I have clients all over the world, and sometimes I can’t tell whether they are in Austin, Central Mexico or Kabul. It doesn’t matter anymore because of google, skype, GoToMeeting and several other Internet tools that allow complete collaboration on a project, anywhere there is broadband Internet.

I think an employer with an open mind can save money in several ways, as well as recruit better employees who, generally, are happier. Why? Because they get to live where they wish, and they don’t have to endanger their lives and spend hours commuting to an expensive (for the employer) office.

Wouldn’t it be great if our kids started moving home, bringing their families and white-collar salaries with them?

Of course the rural community must still address quality of life by making sure the schools are great and there is plenty to do, both commercially (restaurants & movies) as well as recreationally. The local Internet infrastructure must also be excellent.

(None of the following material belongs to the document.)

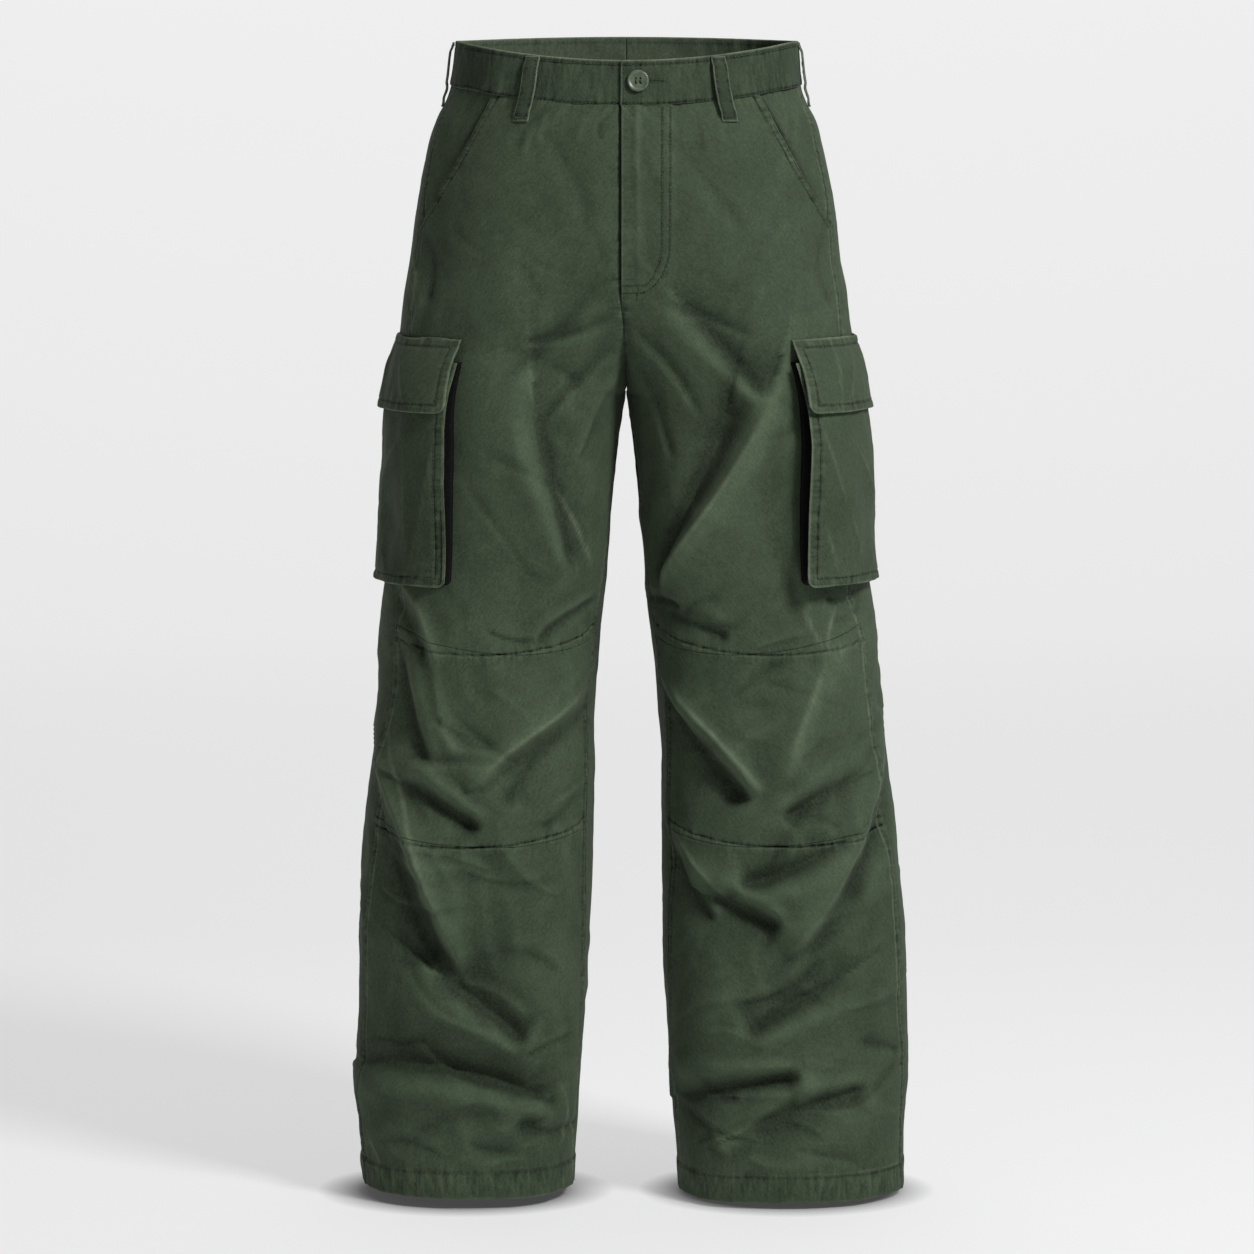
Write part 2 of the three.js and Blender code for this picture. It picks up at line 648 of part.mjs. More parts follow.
// The pocket's face, standing on the bellows.
function cargoFace(side) {
  const place = (s, t) => {
    const z = mix(cargo.mouth, cargo.foot, s);
    const angle = mix(pocketFront(z), cargo.backAngle, closerAtEnds(t));
    return [z, angle, pocketDepth(angle, z) + 0.5];
  };
  return wallBetween(
    grid(12, 14, (s, t) => {
      const [z, angle, lift] = place(s, t);
      return cloth(side, z, angle, lift + clothWall);
    }),
    grid(12, 14, (s, t) => cloth(side, ...place(s, t))),
  );
}

// The flap: sewn to the leg above the mouth, it bends over the top of the pocket and hangs free.
function cargoFlap(side) {
  const overhang = 2;
  const liftShare = (s) => ease(0.02, 0.3, s);
  const place = (s, t) => {
    const z = mix(cargo.flapTop, cargo.flapFoot, s);
    const angle = mix(mix(cargo.flapAngleTop, cargo.flapAngleFoot, s), cargo.backAngle - overhang, closerAtEnds(t));
    const out = pocketDepth(angle, Math.min(z, cargo.mouth)) + seamGap + clothWall + 0.6 + 3.2 * s;
    return [z, angle, mix(lyingGap, out, liftShare(s))];
  };
  return wallBetween(
    grid(10, 14, (s, t) => {
      const [z, angle, lift] = place(s, t);
      return cloth(side, z, angle, lift + flapWall);
    }),
    grid(10, 14, (s, t) => cloth(side, ...place(s, t))),
  );
}

// The button: a turned disc with four drilled holes, facing the front.
async function buttonGeometry() {
  const wasm = await Module();
  wasm.setup();
  const profile = [
    [0, 0],
    [button.radius - 1, 0],
    [button.radius, 0.9],
    [button.radius, button.thick - 1],
    [button.radius - 0.8, button.thick],
    [button.radius - button.rim + 0.4, button.thick],
    [button.radius - button.rim - 0.6, button.thick - button.dish],
    [0, button.thick - button.dish],
  ].map(([r, h]) => new THREE.Vector2(r, h));
  const asSolid = (geometry) => {
    const merged = mergedByPlace(geometry);
    return new wasm.Manifold(new wasm.Mesh({ numProp: 3, ...merged }));
  };
  let disc = asSolid(new THREE.LatheGeometry(profile, 28));
  for (const [dx, dz] of [[1, 1], [-1, 1], [1, -1], [-1, -1]]) {
    const drill = new THREE.CylinderGeometry(button.hole, button.hole, 4 * button.thick, 10);
    drill.translate(dx * button.spread, 0, dz * button.spread);
    disc = disc.subtract(asSolid(drill));
  }
  const mesh = disc.getMesh();
  const geometry = new THREE.BufferGeometry();
  geometry.setAttribute("position", new THREE.BufferAttribute(mesh.vertProperties, 3));
  geometry.setIndex(new THREE.BufferAttribute(mesh.triVerts, 1));
  return geometry;
}

// The vertices of a closed geometry with those in one place made one.
function mergedByPlace(geometry) {
  const position = geometry.getAttribute("position");
  const index = geometry.index;
  const found = new Map();
  const vertices = [];
  const renumbered = [];
  for (let i = 0; i < position.count; i += 1) {
    const p = [position.getX(i), position.getY(i), position.getZ(i)];
    const key = p.map((v) => Math.round(v * 1e4)).join(" ");
    if (!found.has(key)) {
      found.set(key, vertices.length / 3);
      vertices.push(...p);
    }
    renumbered.push(found.get(key));
  }
  const triangles = [];
  for (let i = 0; i < index.count; i += 3) {
    const t = [0, 1, 2].map((k) => renumbered[index.getX(i + k)]);
    if (new Set(t).size === 3) triangles.push(...t);
  }
  return { vertProperties: new Float32Array(vertices), triVerts: new Uint32Array(triangles) };
}

const trousers = new THREE.Group();

function add(name, geometry, color = green.cloth, roughness = 0.9) {
  const mesh = new THREE.Mesh(geometry, new THREE.MeshStandardMaterial({ color, roughness, metalness: 0 }));
  mesh.name = name;
  trousers.add(mesh);
  return mesh;
}

for (const [side, word] of [[1, "left"], [-1, "right"]]) {
  add(`front_upper_${word}`, frontPanel(side, firstRow.upper, firstRow.knee, 12));
  add(`front_knee_${word}`, frontPanel(side, firstRow.knee, firstRow.lower, 12));
  add(`front_lower_${word}`, frontPanel(side, firstRow.lower, firstRow.end, 12));
  add(`back_${word}`, backPanel(side, 12));
  add(`hip_facing_${word}`, hipFacing(side));
  add(`cargo_bellows_${word}`, cargoBellows(side));
  add(`cargo_face_${word}`, cargoFace(side));
  add(`cargo_flap_${word}`, cargoFlap(side));
}

const flyEnd = 90 + 1.75;
const underEnd = 78;
const backSeam = 0.06;
add(
  "waistband_left",
  waistbandHalf(flyEnd, -90 + backSeam, (a) => bandLift + bandOverlap.onTop * ease(60, 78, a), 3, 22),
  green.band,
);
add(
  "waistband_right",
  waistbandHalf(
    underEnd,
    270 - backSeam,
    (a) => mix(bandLift + bandOverlap.under, bandLift, ease(flyEnd + 1, flyEnd + bandOverlap.blend, a)),
    3,
    24,
  ),
  green.band,
);
add("fly", flyPiece(12, 3));
for (const [name, loop] of Object.entries(loops)) add(name, beltLoop(loop), green.band);

const buttonMesh = add("button", await buttonGeometry(), green.button, 0.45);
const seat = waist(90 - Math.asin(button.x / outer(1, button.z)) / radians, button.z, bandLift + bandOverlap.onTop);
buttonMesh.rotation.x = Math.PI - button.tilt * radians;
buttonMesh.position.set(button.x, seat.y - 0.5, button.z);

export default trousers;
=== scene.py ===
# Wide-legged cargo trousers in green cotton twill, filled out as worn, in front of a pale studio sweep.
# Sizes are millimetres until a mesh is made; the front faces -Y and +X is the wearer's left.
import functools
import math

import bmesh
import bpy
import numpy as np
from mathutils import Matrix, Vector


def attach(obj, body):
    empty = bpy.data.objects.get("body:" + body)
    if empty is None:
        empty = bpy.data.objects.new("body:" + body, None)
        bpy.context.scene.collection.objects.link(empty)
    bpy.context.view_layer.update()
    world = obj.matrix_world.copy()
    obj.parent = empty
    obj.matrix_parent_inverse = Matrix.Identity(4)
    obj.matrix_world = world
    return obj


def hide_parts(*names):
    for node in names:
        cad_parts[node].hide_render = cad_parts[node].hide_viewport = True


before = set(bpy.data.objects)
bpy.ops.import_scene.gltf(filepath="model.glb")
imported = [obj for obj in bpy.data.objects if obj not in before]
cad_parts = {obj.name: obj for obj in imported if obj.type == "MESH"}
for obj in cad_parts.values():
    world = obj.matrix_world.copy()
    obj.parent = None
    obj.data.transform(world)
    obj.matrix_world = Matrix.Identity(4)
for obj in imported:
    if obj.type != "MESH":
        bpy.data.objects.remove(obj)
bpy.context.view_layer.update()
radians = math.pi / 180


# Camera: a long lens at waist height, tipped down a little, as in the photograph.
photoCamera = {
    "aim": (0.0, 0.0, -0.527),
    "distance": 5.0,
    "tiltDown": 5.8,
    "sensor": 36.0,
    "lens": 159.5,
    "shiftX": 0.0008,
}


def makeCamera(values):
    lensData = bpy.data.cameras.new("studioCamera")
    camera = bpy.data.objects.new("studioCamera", lensData)
    bpy.context.scene.collection.objects.link(camera)
    tilt = values["tiltDown"] * radians
    aim = Vector(values["aim"])
    back = Vector((0, -math.cos(tilt), math.sin(tilt)))
    camera.location = aim + back * values["distance"]
    camera.rotation_mode = "QUATERNION"
    camera.rotation_quaternion = (-back).to_track_quat("-Z", "Y")
    lensData.sensor_width = values["sensor"]
    lensData.lens = values["lens"]
    lensData.shift_x = values["shiftX"]
    lensData.clip_start = 0.1
    lensData.clip_end = 60
    bpy.context.scene.camera = camera


makeCamera(photoCamera)


# The outline from the front, and the form in depth, by height.
def table(columns, rows):
    data = np.array(rows, float)
    return {name: data[:, i] for i, name in enumerate(columns.split())}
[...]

This isn’t a utopia. Telecommuting will only work for white-collar jobs, and many worry about monitoring the employee, which provides another opportunity to improve the work environment. Maybe more firms will evaluate employees by what they produce, rather than their attendance, style or office politics.

Sam

Texas Engineering Extension Service said...

Gary Sera says...

Good points. As someone who has managed people for close to 30 years, there is one thing about tele-commuting and distance project management that I have always wondered about. That is the person to person connection we get from speaking with someone who is sitting 5 feet from you, looking into their eyes and reading their body language.

What is the impact of no office politics? Many social scientist will tell you that politics occur regardless of the environment. How are personal problems solved? Just because someone is working out of their home doesn't mean they have no problems. What will be the unintended consequence of this reduction of face to face interaction.

I am a bit concerned that we will become a very impersonal workforce that doesn't care about each other because we really don't know each other. I think this is something that current and future leaders need to think about.